There’s a remarkable passage in Isaiah 49: 14-16. It begins by noting that Zion complains that “the Lord has forsaken me, my Lord has forgotten me.” But then, a rhetorical question is posed: “Can a woman forget her nursing child, or show no compassion for the child of her womb.”
Of course not.
The text continues by asserting that it is more likely that a mother will forget her child than God will forget us. It’s not going to happen.
And then there’s this addendum in verse 16: “See, I have inscribed you on the palms of my hands…” God says that we are tattooed in his palm!
Here God is saying that the Divine, ineffable Creator and God of the Universe has inscribed us in the palm of his hand. God cannot forget us. We’re right there in his palm, tattooed in the hollow of the hand of God. God cannot forget us.
And yet… the psalmist clearly believes otherwise. What can we do when our mind is telling us lies that the heart does not want to believe? We think that God has abandoned us, but our heart does not quite believe it.
This is what we call the trial or testing of our faith, as Abraham’s faith was tested. It is the refiner’s fire, as James calls it. It is the “fiery ordeal” about which Peter wrote, and about which we should not be surprised.
So then, we should not be surprised when confronted with moments of divine silence, according to Peter. We should remember that, as James wrote, the testing of our faith has several positive outcomes.
We should have a conversation with God as did the psalmist in this text. Conversation is good. When we lift up our doubts and fears, our prayers become more authentic than ever. God doesn’t mind, and perhaps welcomes those moments when we share what we really think.
And finally, we must act and move forward in faith as though God has not forgotten us. Because… God has not forgotten. The psalmist seems to come to this place at the end of the psalm. He writes, “But I trusted in your steadfast love.” Even when he felt ignored and forgotten, his trust in the steadfast love and loyalty – and memory of God – brought him through the crisis.
But there are some things that God can forget. God does not live with the curses of HSAM, not being able forget the things you would rather not remember.
God does have the ability to forget – God forgets our sins.
The prophet Jeremiah reminds us that God says, “I will forgive their wickedness and will remember their sins no more.”
Isaiah’s word from the Lord is similar - “I will blot out your transgressions for my own sake, and I will not remember your sins.”

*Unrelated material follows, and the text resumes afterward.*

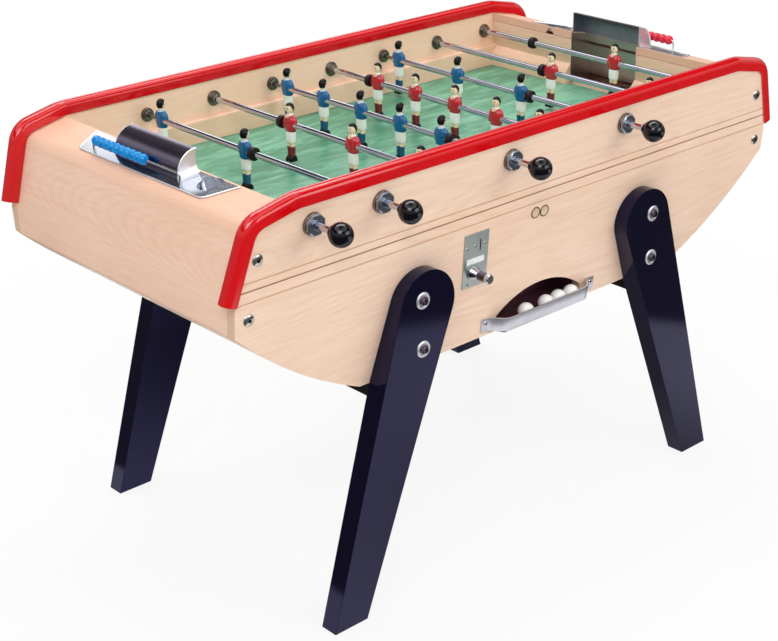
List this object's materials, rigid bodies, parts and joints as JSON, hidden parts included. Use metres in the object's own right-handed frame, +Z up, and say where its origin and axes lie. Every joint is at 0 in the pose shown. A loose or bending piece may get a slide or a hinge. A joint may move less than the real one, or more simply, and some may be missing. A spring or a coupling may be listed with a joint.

In Hebrews, we read, “For I will be merciful towards their iniquities, and I will remember their sins no more.”
Many people would say that Jill Price, the remarkable woman with the incredible memory now called “Highly Superior Autobiographical Memory” is blessed. Maybe so – he abilities do serve her well in her job as an administrative assistant at a law firm.
But often, her memories arise unbidden, chaotic and unwelcome. She says, “Imagine being able to remember, or rather unable to forget, every fight you ever had with a friend, every time someone let you down, all the stupid mistakes you’ve ever made.”
Sounds a bit closer to a curse. She remembers all that stuff.
But God does not. God forgets all that stuff.
God forgets all the times we screwed up and hurt people around us.
God forgets all the times we’ve been unkind, callous and unsympathetic.
God forgets all that stuff. And maybe we should too.
As Isaiah writes, “Even these will forget, yet I will not forget you.”
Our sins may be forgotten, but we won’t be forgotten.
For we are what God remembers.
And for that, may God be praised. Amen.
1. Homileticsonline.com, retrieved June 8th, 2020.